DATA RECORDS:
- - - - - - -

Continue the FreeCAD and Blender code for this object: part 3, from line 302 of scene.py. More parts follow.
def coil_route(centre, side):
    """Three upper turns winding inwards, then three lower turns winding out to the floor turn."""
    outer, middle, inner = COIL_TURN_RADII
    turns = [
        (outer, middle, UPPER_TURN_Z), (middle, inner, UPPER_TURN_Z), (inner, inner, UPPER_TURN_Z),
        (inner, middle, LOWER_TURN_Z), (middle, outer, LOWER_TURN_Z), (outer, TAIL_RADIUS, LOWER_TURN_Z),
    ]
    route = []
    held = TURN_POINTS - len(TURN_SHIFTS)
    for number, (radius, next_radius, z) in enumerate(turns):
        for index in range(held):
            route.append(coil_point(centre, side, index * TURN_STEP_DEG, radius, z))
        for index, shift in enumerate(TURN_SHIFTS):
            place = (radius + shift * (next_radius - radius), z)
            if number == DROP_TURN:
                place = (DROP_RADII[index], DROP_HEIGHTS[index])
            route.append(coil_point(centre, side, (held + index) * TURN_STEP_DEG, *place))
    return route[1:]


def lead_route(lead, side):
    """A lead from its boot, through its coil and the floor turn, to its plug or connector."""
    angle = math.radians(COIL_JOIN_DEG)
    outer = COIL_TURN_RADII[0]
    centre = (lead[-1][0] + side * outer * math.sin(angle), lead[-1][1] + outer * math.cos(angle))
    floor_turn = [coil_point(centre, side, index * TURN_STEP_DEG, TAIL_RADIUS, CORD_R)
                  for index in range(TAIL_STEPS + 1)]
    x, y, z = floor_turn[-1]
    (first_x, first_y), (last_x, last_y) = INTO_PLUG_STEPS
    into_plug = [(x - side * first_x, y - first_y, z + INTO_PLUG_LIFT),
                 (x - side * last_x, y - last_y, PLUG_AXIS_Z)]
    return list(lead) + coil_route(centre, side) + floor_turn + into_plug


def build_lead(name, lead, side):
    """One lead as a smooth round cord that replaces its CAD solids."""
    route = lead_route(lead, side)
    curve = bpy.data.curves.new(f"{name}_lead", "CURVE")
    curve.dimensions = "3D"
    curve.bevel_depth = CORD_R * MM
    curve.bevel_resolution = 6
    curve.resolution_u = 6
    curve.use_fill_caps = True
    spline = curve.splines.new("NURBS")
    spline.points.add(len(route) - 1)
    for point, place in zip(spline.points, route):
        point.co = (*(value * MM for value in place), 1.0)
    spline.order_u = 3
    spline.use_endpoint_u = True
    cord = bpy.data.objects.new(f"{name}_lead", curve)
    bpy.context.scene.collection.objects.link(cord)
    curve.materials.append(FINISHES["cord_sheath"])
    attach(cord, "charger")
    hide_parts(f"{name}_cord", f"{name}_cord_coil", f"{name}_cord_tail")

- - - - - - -

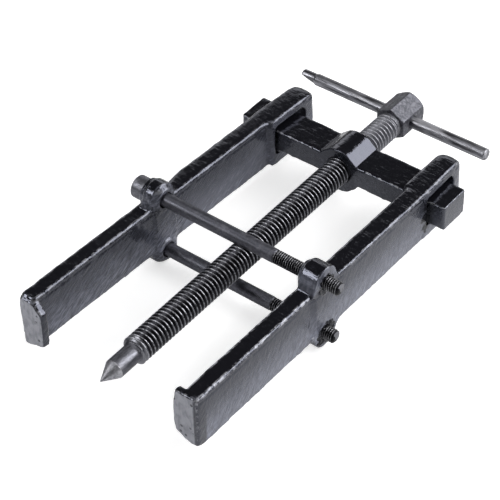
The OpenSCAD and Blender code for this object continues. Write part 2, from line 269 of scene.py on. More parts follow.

- - - - - - -

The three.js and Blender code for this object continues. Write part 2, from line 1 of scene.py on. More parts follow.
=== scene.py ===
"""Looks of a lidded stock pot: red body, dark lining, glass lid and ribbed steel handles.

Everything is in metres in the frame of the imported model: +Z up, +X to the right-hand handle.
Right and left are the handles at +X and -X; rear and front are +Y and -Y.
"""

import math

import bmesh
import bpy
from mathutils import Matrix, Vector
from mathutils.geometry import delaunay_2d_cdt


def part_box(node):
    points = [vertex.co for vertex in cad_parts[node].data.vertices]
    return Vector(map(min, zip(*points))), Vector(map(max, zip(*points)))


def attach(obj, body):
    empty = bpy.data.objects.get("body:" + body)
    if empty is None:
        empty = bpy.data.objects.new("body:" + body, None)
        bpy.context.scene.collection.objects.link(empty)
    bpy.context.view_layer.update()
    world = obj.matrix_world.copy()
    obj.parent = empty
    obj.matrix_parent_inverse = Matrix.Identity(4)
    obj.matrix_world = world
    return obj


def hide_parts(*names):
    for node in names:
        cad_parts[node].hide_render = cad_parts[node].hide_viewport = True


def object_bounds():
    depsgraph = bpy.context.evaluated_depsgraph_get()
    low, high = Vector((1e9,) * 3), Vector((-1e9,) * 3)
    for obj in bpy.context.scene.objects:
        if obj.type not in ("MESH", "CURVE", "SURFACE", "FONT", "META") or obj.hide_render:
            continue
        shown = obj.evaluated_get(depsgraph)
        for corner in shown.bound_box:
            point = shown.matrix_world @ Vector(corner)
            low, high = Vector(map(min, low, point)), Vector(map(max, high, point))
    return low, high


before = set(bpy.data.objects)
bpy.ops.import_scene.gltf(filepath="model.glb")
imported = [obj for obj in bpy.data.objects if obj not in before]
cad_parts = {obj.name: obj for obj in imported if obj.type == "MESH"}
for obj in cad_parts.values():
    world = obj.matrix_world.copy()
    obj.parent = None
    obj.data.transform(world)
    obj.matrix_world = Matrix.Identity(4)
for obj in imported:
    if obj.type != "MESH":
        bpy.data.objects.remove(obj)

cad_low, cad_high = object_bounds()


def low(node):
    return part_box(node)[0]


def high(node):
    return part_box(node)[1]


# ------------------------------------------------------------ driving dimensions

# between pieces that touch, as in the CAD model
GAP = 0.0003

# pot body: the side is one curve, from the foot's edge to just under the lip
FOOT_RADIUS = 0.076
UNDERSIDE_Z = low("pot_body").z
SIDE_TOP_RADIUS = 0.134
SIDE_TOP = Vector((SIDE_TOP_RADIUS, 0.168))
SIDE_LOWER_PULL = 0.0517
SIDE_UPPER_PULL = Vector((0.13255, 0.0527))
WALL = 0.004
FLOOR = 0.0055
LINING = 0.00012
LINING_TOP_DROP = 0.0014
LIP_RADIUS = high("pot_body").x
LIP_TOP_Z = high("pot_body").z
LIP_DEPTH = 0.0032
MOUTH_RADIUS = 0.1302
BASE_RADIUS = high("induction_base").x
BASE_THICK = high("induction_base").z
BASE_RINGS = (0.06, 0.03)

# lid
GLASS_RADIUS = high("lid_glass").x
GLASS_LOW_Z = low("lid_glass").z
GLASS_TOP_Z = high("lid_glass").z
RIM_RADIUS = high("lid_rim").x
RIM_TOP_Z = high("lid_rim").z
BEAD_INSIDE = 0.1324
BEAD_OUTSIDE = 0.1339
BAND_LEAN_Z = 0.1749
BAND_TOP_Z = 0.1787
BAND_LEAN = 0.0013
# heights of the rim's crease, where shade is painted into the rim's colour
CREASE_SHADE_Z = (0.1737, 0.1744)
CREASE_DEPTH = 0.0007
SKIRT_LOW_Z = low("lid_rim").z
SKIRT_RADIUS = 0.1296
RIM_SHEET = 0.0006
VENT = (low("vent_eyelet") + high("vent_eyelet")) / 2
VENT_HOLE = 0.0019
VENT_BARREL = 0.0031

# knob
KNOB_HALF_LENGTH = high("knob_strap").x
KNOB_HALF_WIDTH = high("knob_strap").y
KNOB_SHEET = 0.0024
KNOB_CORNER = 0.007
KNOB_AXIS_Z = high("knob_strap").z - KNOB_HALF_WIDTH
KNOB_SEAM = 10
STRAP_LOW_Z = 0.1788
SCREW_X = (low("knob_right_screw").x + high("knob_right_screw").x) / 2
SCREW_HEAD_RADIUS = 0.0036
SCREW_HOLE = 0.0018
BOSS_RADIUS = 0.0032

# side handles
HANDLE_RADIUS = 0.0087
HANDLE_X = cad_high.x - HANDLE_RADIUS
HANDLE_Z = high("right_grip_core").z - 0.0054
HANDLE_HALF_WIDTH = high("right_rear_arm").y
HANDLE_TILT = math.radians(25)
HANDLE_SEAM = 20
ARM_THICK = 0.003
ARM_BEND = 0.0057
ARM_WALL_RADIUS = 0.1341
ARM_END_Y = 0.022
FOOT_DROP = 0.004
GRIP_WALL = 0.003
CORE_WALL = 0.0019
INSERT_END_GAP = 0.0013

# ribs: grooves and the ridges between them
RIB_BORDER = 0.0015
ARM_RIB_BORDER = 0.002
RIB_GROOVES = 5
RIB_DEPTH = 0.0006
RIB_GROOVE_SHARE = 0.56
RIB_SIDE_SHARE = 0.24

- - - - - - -

INSTRUCTIONS TO FOLLOW: Retype the portion of the data above that starts on the line with "for node in" and finishes on the line with "before = set(bpy.data.objects)", including both of those lines.

OUTPUT OF THE EXERCISE:
    for node in names:
        cad_parts[node].hide_render = cad_parts[node].hide_viewport = True


def object_bounds():
    depsgraph = bpy.context.evaluated_depsgraph_get()
    low, high = Vector((1e9,) * 3), Vector((-1e9,) * 3)
    for obj in bpy.context.scene.objects:
        if obj.type not in ("MESH", "CURVE", "SURFACE", "FONT", "META") or obj.hide_render:
            continue
        shown = obj.evaluated_get(depsgraph)
        for corner in shown.bound_box:
            point = shown.matrix_world @ Vector(corner)
            low, high = Vector(map(min, low, point)), Vector(map(max, high, point))
    return low, high


before = set(bpy.data.objects)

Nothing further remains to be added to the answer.